There Will Always be Those Who Judge You
Truth be told, I am also making some assumptions based on my understanding of what was discussed in those meetings. With that in mind, I understand that one person was the one pushing for someone else to take over teaching the YSA Sunday School lessons. Maybe, he was legitimately concerned that I was teaching false doctrine. It sounded more, though, like he might have been a bit sexist and/or made some assumptions about unmarried women’s abilities.
In life, we are going to be judged for who we are or who we are not. This might include being judged for our religion. It might include being judged for our age, race, or what people see as our intelligence level. It might be our employment or lack of employment. We might be judged for our hairstyles or other ways that we look.
For me, one that stands out is being judged for your marital status. For some, it might be questions of why they got married so young.

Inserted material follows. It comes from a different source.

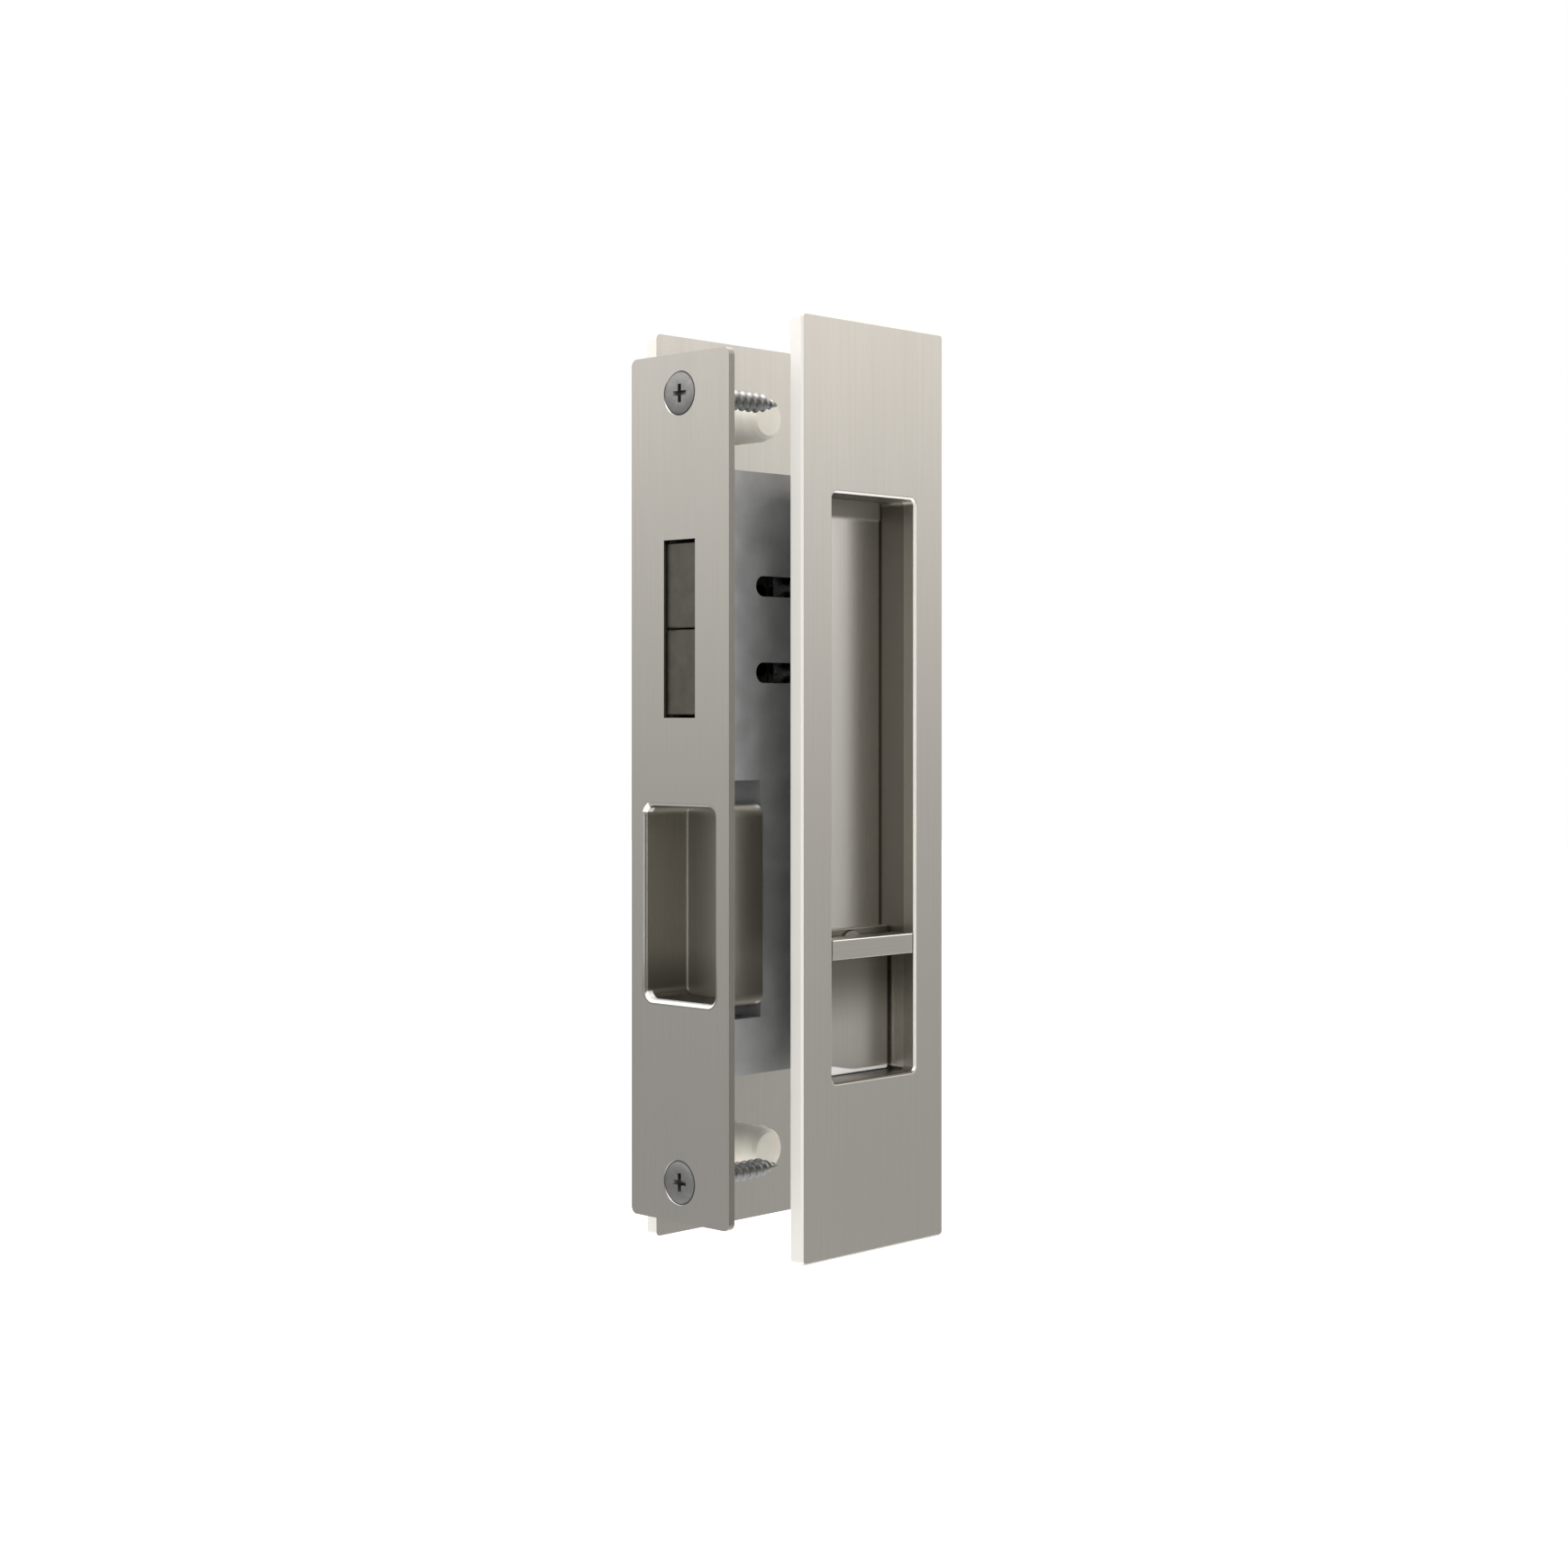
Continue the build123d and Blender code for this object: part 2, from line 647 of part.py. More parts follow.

With other people, it will be questions of why they aren’t married. People may criticize those who are divorced. Even widows, who either marry “too soon” after their spouse died or who people think should remarry will face judgment. Your number of children, where you choose to live, and other personal choices may also be the subject of judgment.
While we often can’t change someone’s judgment of us, we can choose how we react. Like me, you can allow people’s opinions of you to feed on your insecurities. You can allow others to determine how you feel about yourself. You can also instead go in the other direction. Instead, choose to not let other’s opinions of you influence you. Yes, that’s easier said than done.
My Conclusions
Ultimately, I would encourage people to be careful how you judge others. You never know how your judgment might affect that person, even years later.